** Begin **

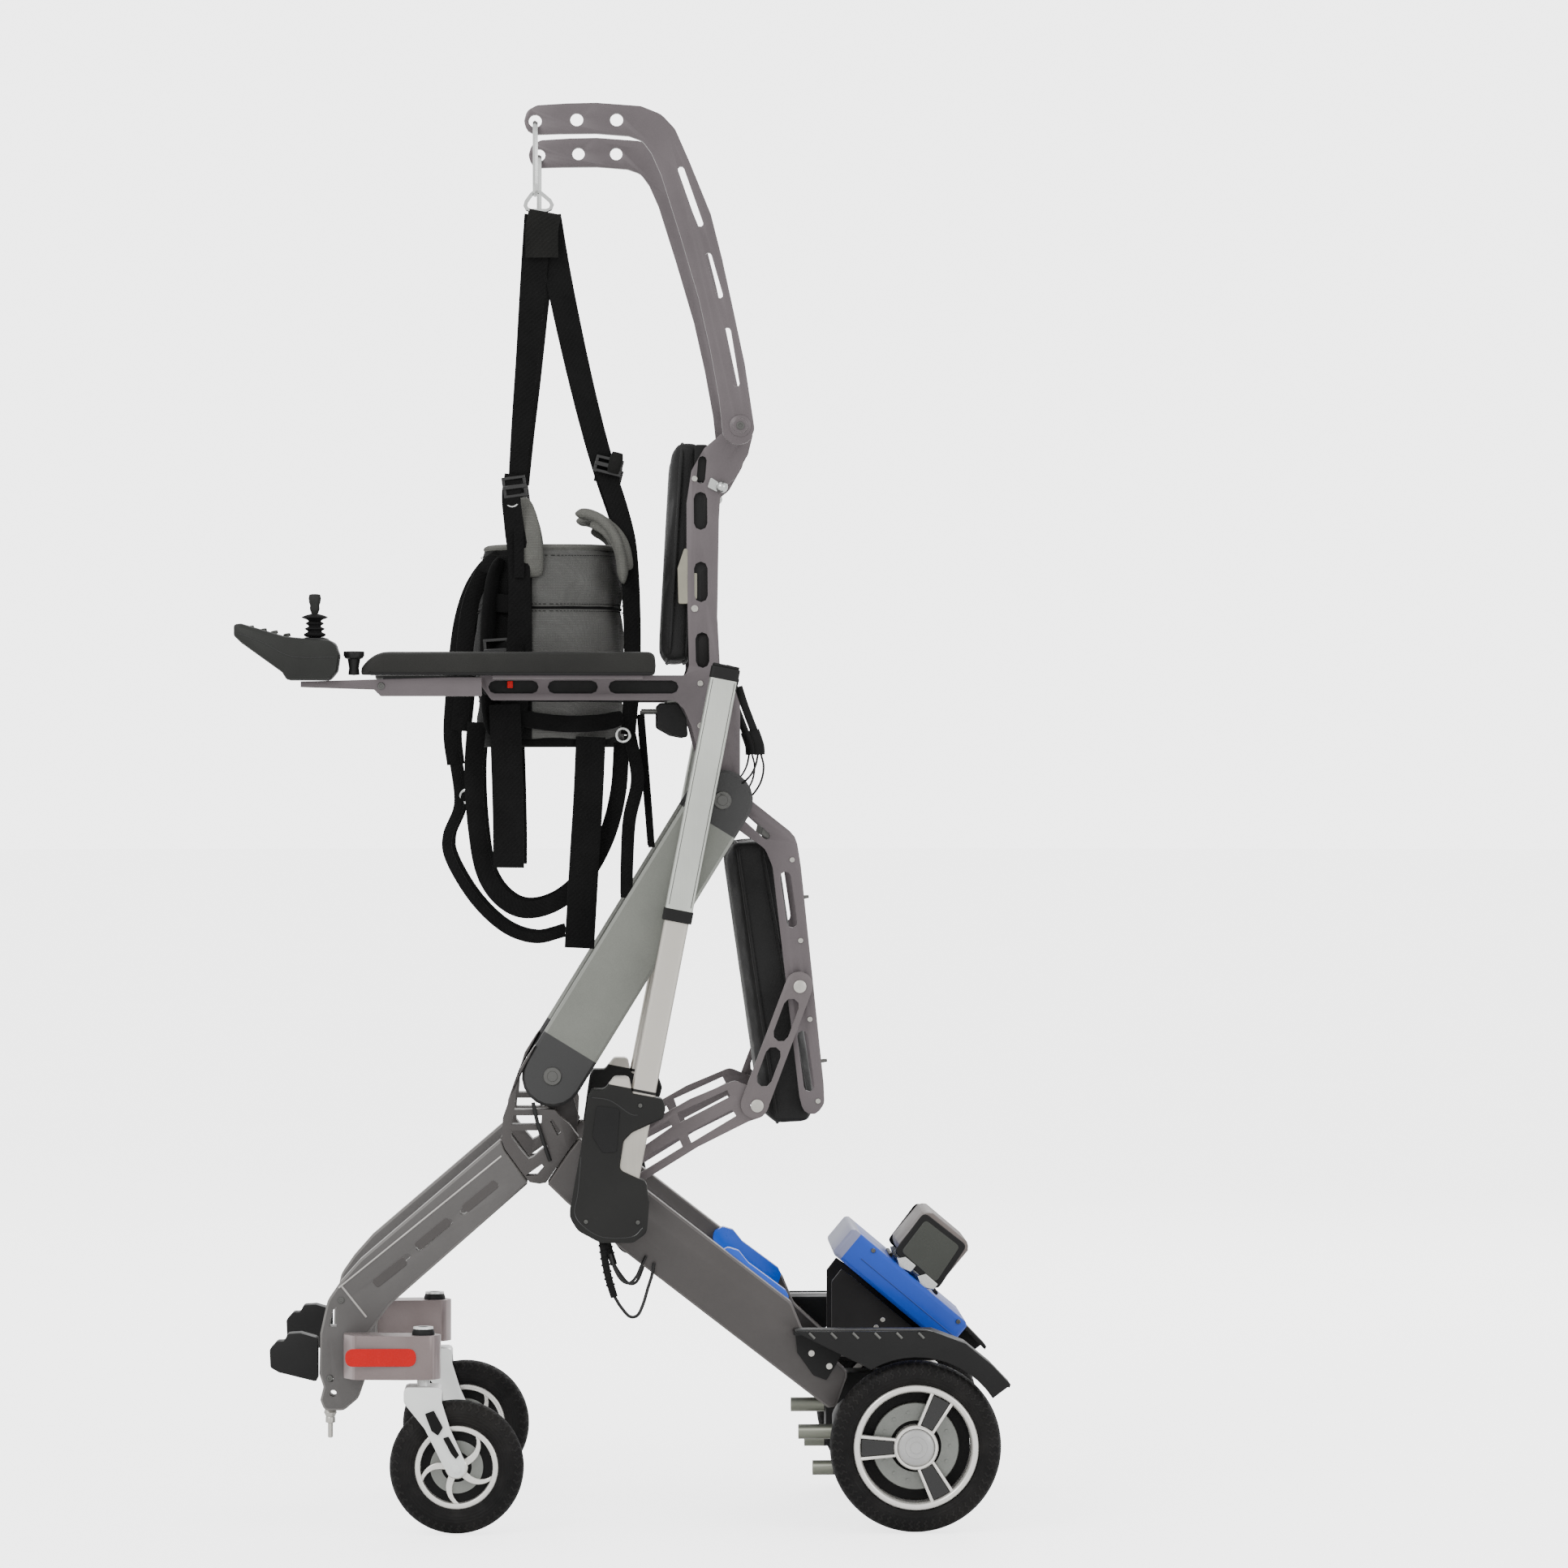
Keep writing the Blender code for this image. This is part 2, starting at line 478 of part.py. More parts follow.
for s in (-1, 1):
    tag = side_name(s)
    holes = [circle(COLUMN_FOOT, SHAFT_R + GAP + 0.1, 16), circle(COLUMN_HEAD, SHAFT_R + GAP, 16)]
    plate("column_" + tag, column_outline(), s * (FRAME_IN + 0.2), s * FRAME_OUT, COLUMN_GREY, LIFT, holes=holes, edge=4)
bm = bmesh.new()
rod(bm, (COLUMN_HEAD[0], -237, COLUMN_HEAD[1]), (COLUMN_HEAD[0], 237, COLUMN_HEAD[1]), SHAFT_R, 16)
finish(bm, "cross_shaft", STEEL, LIFT, smooth=True)

# ---- carriage: side plates, backrest and armrests -----------------------------------------------------------------
SIDE_PLATE = [(-208.0, 1199.2), (90.8, 1199.2), (95.3, 1212.9), (91.9, 1350.3), (91.9, 1441.9), (98.8, 1487.7), (117.1, 1519.7), (144.6, 1542.6), (157.2, 1558.7), (177.8, 1556.4), (185.8, 1539.2), (178.9, 1510.6), (159.4, 1476.2), (140.0, 1460.2), (137.7, 1419.0), (135.4, 1281.6), (140.0, 1194.6), (167.5, 1183.2), (167.5, 1024.0), (165.2, 1006.9), (151.4, 995.4), (126.2, 1002.3), (114.8, 1024.0), (114.8, 1064.1), (107.9, 1092.7), (98.8, 1127.1), (88.5, 1151.1), (75.9, 1163.7), (-182.8, 1163.7)]
SIDE_SLOTS = [
    slot((-187.4, 1182.6), (-116.5, 1182.6), 18.5),
    slot((-103.9, 1182.6), (-32.9, 1182.6), 18.5),
    slot((-18.0, 1182.6), (80.5, 1182.6), 18.5),
    slot((114.8, 1508.3), (111.4, 1469.4), 12),
    slot((111.4, 1457.9), (111.9, 1404.1), 19),
    slot((111.9, 1359.5), (112.5, 1302.2), 19),
    slot((113.7, 1259.9), (114.8, 1209.5), 19),
]
ARMREST = [(-363.5, 1209.7), (-359.0, 1217.7), (-327.1, 1231.3), (38.8, 1231.3), (47.9, 1223.4), (50.2, 1198.4), (-365.8, 1198.4)]
BACKREST_FRONT = [(82.7, 1529.6), (61.6, 1215.8)]
for s in (-1, 1):
    tag = side_name(s)
    pin_out = s * (ACT_Y - 19.8)

    def bosses(bm, s=s, pin_out=pin_out):
        rod(bm, (ACTUATOR_HEAD[0] + 4, s * (PLATE_IN + 1), ACTUATOR_HEAD[1]), (ACTUATOR_HEAD[0] + 4, pin_out, ACTUATOR_HEAD[1]), 13)
        rod(bm, (HANGER_PIVOT[0], s * (PLATE_IN + 1), HANGER_PIVOT[1]), (HANGER_PIVOT[0], s * 228.6, HANGER_PIVOT[1]), 17)
        # arm that reaches outwards under the armrest pad
        prism(bm, [(-180, 1193.4), (30, 1193.4), (30, 1198.0), (-180, 1198.0)], s * (PLATE_IN + 1), s * 268)

    side = plate("side_plate_" + tag, rounded(SIDE_PLATE, [6, 6, 4, 10, 10, 10, 12, 12, 12, 10, 10, 12, 14, 8, 10, 10, 6, 8, 10, 8, 10, 10, 10, 10, 10, 10, 10, 10, 6]), s * PLATE_IN, s * PLATE_OUT, GREY_PAINT, CARRIAGE, join=bosses)
    hb = bmesh.new()
    for hole in SIDE_SLOTS + [circle(COLUMN_HEAD, SHAFT_R + GAP, 16)]:
        prism(hb, hole, s * (PLATE_IN - 3), s * (PLATE_OUT + 3))
    cut(side, finish(hb, "side_plate_" + tag + "_holes", None, CARRIAGE, cutter=True))
    bm = bmesh.new()
    prism(bm, rounded(ARMREST, [6, 8, 16, 8, 6, 4, 4]), s * 221, s * 279)
    pad = finish(bm, "armrest_pad_" + tag, LEATHER, CARRIAGE, smooth=True)
    soften(pad, 7, 2)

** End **

● Problem requirements
Return exactly the opening lines of the listing above, ending with the line that has "STEEL, LIFT, smooth=True)".

● Solution for this exercise
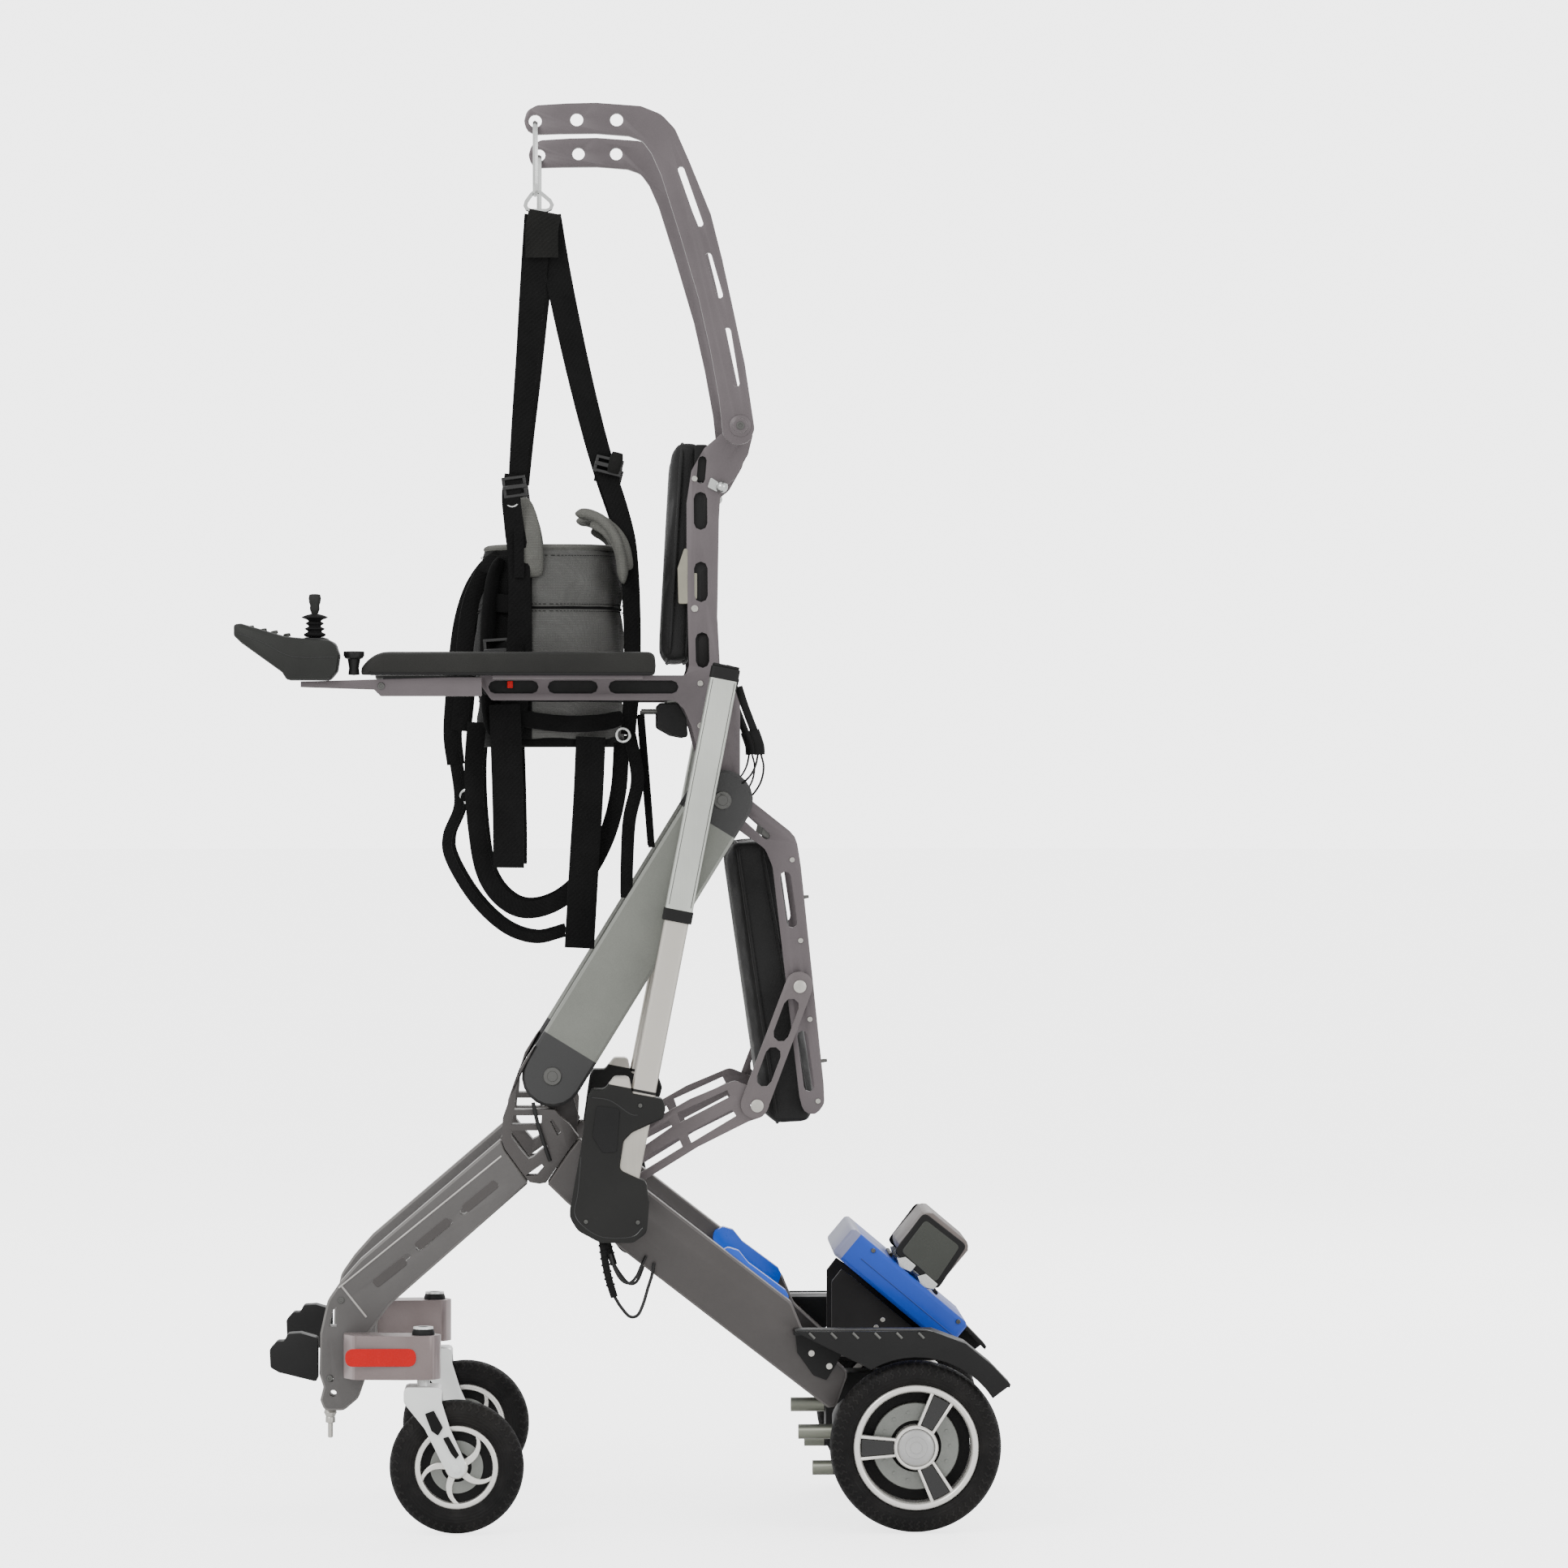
Keep writing the Blender code for this image. This is part 2, starting at line 478 of part.py. More parts follow.
for s in (-1, 1):
    tag = side_name(s)
    holes = [circle(COLUMN_FOOT, SHAFT_R + GAP + 0.1, 16), circle(COLUMN_HEAD, SHAFT_R + GAP, 16)]
    plate("column_" + tag, column_outline(), s * (FRAME_IN + 0.2), s * FRAME_OUT, COLUMN_GREY, LIFT, holes=holes, edge=4)
bm = bmesh.new()
rod(bm, (COLUMN_HEAD[0], -237, COLUMN_HEAD[1]), (COLUMN_HEAD[0], 237, COLUMN_HEAD[1]), SHAFT_R, 16)
finish(bm, "cross_shaft", STEEL, LIFT, smooth=True)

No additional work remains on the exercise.